Limited Liability Company (LLC)

  • Requirements may be set forth in the operating agreement
  • Statutory default rule may require majority or unanimous approval

Limited Partnership (LP)

  • As provided in the partnership agreement or statutory default rule

General Partnership (GP), Limited Liability Partnership (LP)
(and other entities that may be involved in the merger)

  • As provided in the partnership agreement or statutory default rule

Parent-subsidiary merger

Parent-subsidiary mergers are the most frequently used type of specialty merger. Once statutory conditions are met, a shortened process or short-form procedure can be used.

Parent-subsidiary (upstream merger)

A parent-subsidiary up-stream merger is a merger of a subsidiary business entity into its parent business entity, with the parent business entity surviving.

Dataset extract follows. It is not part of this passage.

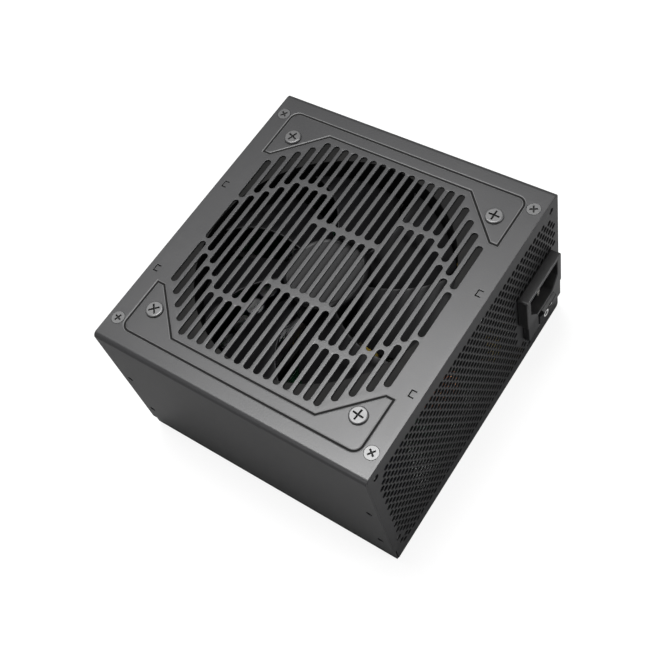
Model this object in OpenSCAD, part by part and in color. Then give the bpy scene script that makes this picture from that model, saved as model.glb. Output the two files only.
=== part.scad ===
// Desktop computer power supply with a large fan under a slotted top sheet.
// The origin is the centre of the base. The mains panel faces -Y, the output
// sockets face +Y and the fan grille faces +Z. All sizes are in millimetres.

/* [Case] */
// Width over the two side walls
case_w = 150; // [146:1:190]
// Depth from the mains panel to the output panel
case_d = 140; // [138:1:200]
// Height from the base to the top sheet
case_h = 86; // [84:1:105]
// Thickness of the sheet steel
sheet = 0.8; // [0.6:0.1:1.2]
// Outer radius of the bends along the cover's two long edges
bend_r = 2.5; // [1.5:0.1:4]
// Height above the base at which the cover's walls stop
wall_gap = 8; // [4:0.5:14]

/* [Fan grille] */
// Distance from one row of slots to the next
slot_pitch = 5; // [4.6:0.1:5.4]
// Width of each slot
slot_w = 3.2; // [2:0.1:3.8]
// Rows of slots on each side of the middle row
slot_rows = 11; // [6:1:11]
// Half length of the longest rows
grille_half = 56.9; // [54:0.1:60]
// Length of the side slots in the outer rows
side_slot = 23.3; // [18:0.1:25]
// Width of the pressed outline grooves
groove_w = 1.2; // [0.6:0.1:1.6]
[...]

In order to simplify the procedure when there are no, or almost no minority shareholders, business corporation statutes authorize what is called a short-form merger. In general, only mergers where a parent corporation owns at least 90% of each class of voting stock of a subsidiary corporation may be effected using the short-form procedure. Only a few statutes provide for short-form mergers involving unincorporated entities.

Typically in a short-form merger, only the parent’s board of directors has to approve the plan of merger. The subsidiary’s board does not have to approve. In addition, neither the parent’s shareholders nor the subsidiary’s shareholders have to approve of the plan. Approval of the subsidiary’s shareholders is considered unnecessary because the parent owns enough shares to ensure approval. Approval of the parent’s shareholders is unnecessary because the transaction will not materially change their interests.

Parent-subsidiary (downstream merger)

A parent-subsidiary down-stream merger is a merger of a parent into its subsidiary. The subsidiary survives and the parent disappears. Some corporation statutes provide that where the parent owns at least 90% of the voting stock of the subsidiary, the subsidiary’s board of directors is not required to approve the plan of merger.

However, when the parent disappears, approval of the merger by the parent’s shareholders will be required.

Triangular merger

A triangular merger involves three business entities: a parent (the acquirer), its subsidiary, and the entity to be acquired (the target). This merger type involves the creation of a wholly-owned subsidiary of the acquiring company in order to facilitate a share exchange between the buyer and the seller. In a triangular merger, the merger is between the subsidiary and the target. The acquirer is not a constituent to the merger. Triangular mergers are conducted under the General Merger Statute. There are two kinds of triangular mergers – forward and reverse.

Forward triangular merger

In a forward triangular merger, the target and subsidiary merge, with the subsidiary surviving and the target disappearing. The result of the transaction is that the target becomes a wholly-owned subsidiary of the acquirer. Because the merger was between the target and the subsidiary, the acquirer does not assume the target’s liabilities. Had the acquirer directly merged with the target, the acquirer would, by operation of law, have received its liabilities. This is the main reason for entering into a forward triangular merger — to allow the acquiring entity to acquire the target without assuming its liabilities.

Reverse triangular merger

In a reverse triangular merger, the subsidiary merges into the target, with the target surviving and the subsidiary disappearing. The acquirer receives all of the target’s ownership interests and the target becomes a wholly-owned subsidiary of the acquirer. Both the acquiring and acquired business entities remain in existence and the acquirer does not assume the target’s liabilities.

Multi-entity merger

A multi-entity merger is a merger that involves at least two different types of business entities. This type of merger is also referred to as a cross-entity merger, inter-entity merger, or an interspecies merger.

Any of the above mergers — general, parent-subsidiary, and triangular — may involve more than one entity type.